### Work to be completed
Would you restate all the data that follows, word for word?

### Data excerpt
## Start

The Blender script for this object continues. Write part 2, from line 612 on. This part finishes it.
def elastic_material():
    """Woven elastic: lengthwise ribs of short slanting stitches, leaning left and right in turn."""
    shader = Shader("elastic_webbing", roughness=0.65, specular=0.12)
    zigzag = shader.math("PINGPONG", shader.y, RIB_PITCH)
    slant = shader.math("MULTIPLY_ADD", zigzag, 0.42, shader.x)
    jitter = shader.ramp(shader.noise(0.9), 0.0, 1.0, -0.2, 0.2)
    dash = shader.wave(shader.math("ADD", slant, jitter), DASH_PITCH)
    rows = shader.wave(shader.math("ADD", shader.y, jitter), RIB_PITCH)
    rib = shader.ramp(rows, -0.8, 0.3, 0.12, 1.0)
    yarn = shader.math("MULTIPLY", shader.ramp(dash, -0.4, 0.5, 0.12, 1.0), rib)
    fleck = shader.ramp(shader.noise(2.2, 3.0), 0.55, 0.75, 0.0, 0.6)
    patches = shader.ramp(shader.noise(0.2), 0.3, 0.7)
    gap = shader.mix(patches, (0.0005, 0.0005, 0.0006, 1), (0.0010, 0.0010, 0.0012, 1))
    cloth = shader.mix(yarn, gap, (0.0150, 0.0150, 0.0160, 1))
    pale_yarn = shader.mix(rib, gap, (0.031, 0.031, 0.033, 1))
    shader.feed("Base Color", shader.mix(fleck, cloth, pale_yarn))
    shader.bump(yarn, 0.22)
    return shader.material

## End

### Exercise output
The Blender script for this object continues. Write part 2, from line 612 on. This part finishes it.
def elastic_material():
    """Woven elastic: lengthwise ribs of short slanting stitches, leaning left and right in turn."""
    shader = Shader("elastic_webbing", roughness=0.65, specular=0.12)
    zigzag = shader.math("PINGPONG", shader.y, RIB_PITCH)
    slant = shader.math("MULTIPLY_ADD", zigzag, 0.42, shader.x)
    jitter = shader.ramp(shader.noise(0.9), 0.0, 1.0, -0.2, 0.2)
    dash = shader.wave(shader.math("ADD", slant, jitter), DASH_PITCH)
    rows = shader.wave(shader.math("ADD", shader.y, jitter), RIB_PITCH)
    rib = shader.ramp(rows, -0.8, 0.3, 0.12, 1.0)
    yarn = shader.math("MULTIPLY", shader.ramp(dash, -0.4, 0.5, 0.12, 1.0), rib)
    fleck = shader.ramp(shader.noise(2.2, 3.0), 0.55, 0.75, 0.0, 0.6)
    patches = shader.ramp(shader.noise(0.2), 0.3, 0.7)
    gap = shader.mix(patches, (0.0005, 0.0005, 0.0006, 1), (0.0010, 0.0010, 0.0012, 1))
    cloth = shader.mix(yarn, gap, (0.0150, 0.0150, 0.0160, 1))
    pale_yarn = shader.mix(rib, gap, (0.031, 0.031, 0.033, 1))
    shader.feed("Base Color", shader.mix(fleck, cloth, pale_yarn))
    shader.bump(yarn, 0.22)
    return shader.material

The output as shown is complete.